Joining Oard at Maryland are Philip Resnik (professor, linguistics), Marine Carpuat, (assistant professor, computer science), and Hal Daumé (professor, computer science and Language Science Center). These four faculty all have appointments in the University of Maryland Institute for Advanced Computer Studies (UMIACS), where they work together in the Computational Linguistics and Information Processing (CLIP) Laboratory, one of 16 centers and labs in UMIACS.
The system they are building, called SCRIPTS—which stands for System for Cross Language Information Processing, Translation and Summarization—will take advantage of the latest advances in computing technologies. This includes machine-learning algorithms that can sift through large amounts of human language, looking for commonalities in syntax and semantics.
When completed, SCRIPTS will be able to transcribe speech from multiple sources such as videos, news broadcasts and some types of social media. It will also process text documents like newspapers, reports and social media posts.
The system will use multiple strategies, such as matching an English query against translated documents and then summarizing the result. It will also be able to search and summarize directly in the foreign language, and then translate the selected summaries into English.
“The collection and analysis of information required to accomplish a specific intelligence task has increasingly become a multilingual venture,” says Carl Rubino, who is leading IARPA’s MATERIAL program. (MATERIAL stands for Machine Translation for English Retrieval of Information in Any Language.)

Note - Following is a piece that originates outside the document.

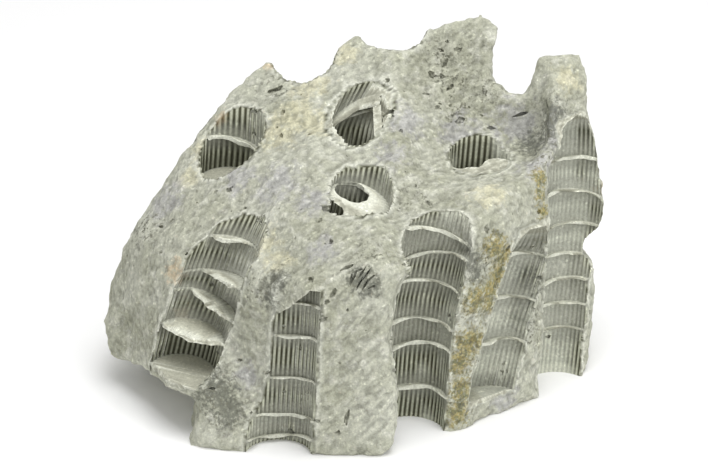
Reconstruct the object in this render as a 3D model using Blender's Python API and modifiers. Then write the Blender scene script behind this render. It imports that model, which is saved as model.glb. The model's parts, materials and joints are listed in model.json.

For most languages, Rubino says, there are very few automated tools for cross-lingual data mining and analysis. “MATERIAL aims to investigate how current language processing technologies can most efficiently be developed and integrated to respond to specific information needs against multilingual speech and text data,” he says.
As it now stands, analysts must wade through multilingual document collections manually or use computers that are unable to translate languages that have a small digital footprint, known as “low-resource languages,” into English. In addition, many current systems don’t provide accurate translations of these low-resource languages.
For example, text written in Tagalog or Swahili—languages spoken by millions of people in the Philippines and East Africa, respectively—has far less digital content on which systems can be trained.
And if the language is originally retrieved from a news broadcast or other audio source, its pronunciation may not translate well to English, or there may be variable pronunciations for certain words, says Oard, who is an expert in cross-language retrieval.
“We’ve [already] built machines that learn from examples, but for these low-resource languages, we just don’t have enough examples,” he says.
This is where new technology will come into play. Using sophisticated “deep learning” systems, the SCRIPTS team will begin to compile documents in several low-resource languages that have been selected by IARPA as representative examples. They’ll develop new algorithms to analyze language patterns such as sentence structure and morphology, which is how words are formed and their relationship to other words in the same language.
Deep learning-based translation systems under development at Maryland will take limited amounts of information from the low-resource languages, churn it with other language-related data from better-resourced languages, and come up with powerful new tools that will allow for the manipulation and transformation of content in those languages.
“In order for us to be able to do this kind of work, we need the ability to build new computing infrastructures that weren’t the same ones’ people were using as recently as five years ago,” says Carpuat, an expert in multilingual text analysis who is working on machine translation capabilities for SCRIPTS.
Perhaps of greatest significance, the researchers say, is that SCRIPTS is designed to incorporate four key areas of language processing—speech recognition, machine translation, cross-language retrieval, and information summarization—into one, robust platform.
“Translation, retrieval, and summarization are all areas that CLIP has previously excelled in,” says Resnik, a computational linguist who is the current director of the CLIP lab. “But these tasks all needed to be done within separate systems. Now—with the use of deep learning neural networks—it allows us to combine functions and do a single ‘training’ of the system across multiple functions quickly and efficiently.”
Resnik says that in addition to the four UMD faculty, CLIP has added a postdoc and a research staff member to work on the IARPA project. There are also five UMD doctoral students involved with the research.
Looking ahead, the CLIP lab faculty envision even more powerful computing systems being used to assist with multilingual information management.
“Computational methods evolve rapidly,” says Oard, who notes that the Maryland team is already working across a full range of modern computing architectures—from high-performance computing, to the latest distributed processing systems, to deep learning clusters.
In the future, he adds, the researchers might even consider the next-generation quantum computing techniques being developed at UMD.
“We work together with sponsors like IARPA to leverage these technologies in the service of our society, to help transform the way we all can take best advantage of the increasingly information-abundant world in which we live,” Oard says.
About CLIP: The Computational Linguistics and Information Processing (CLIP) Laboratory at the University of Maryland is engaged in designing algorithms and building systems that allow computers to effectively and efficiently perform language-related tasks. CLIP is one of 16 labs and centers in UMIACS.
About IARPA: Launched in 2006, the Intelligence Advanced Research Projects Activity invests in high-risk, high-payoff research programs that address some of the most difficult scientific challenges faced by the U.S. intelligence community.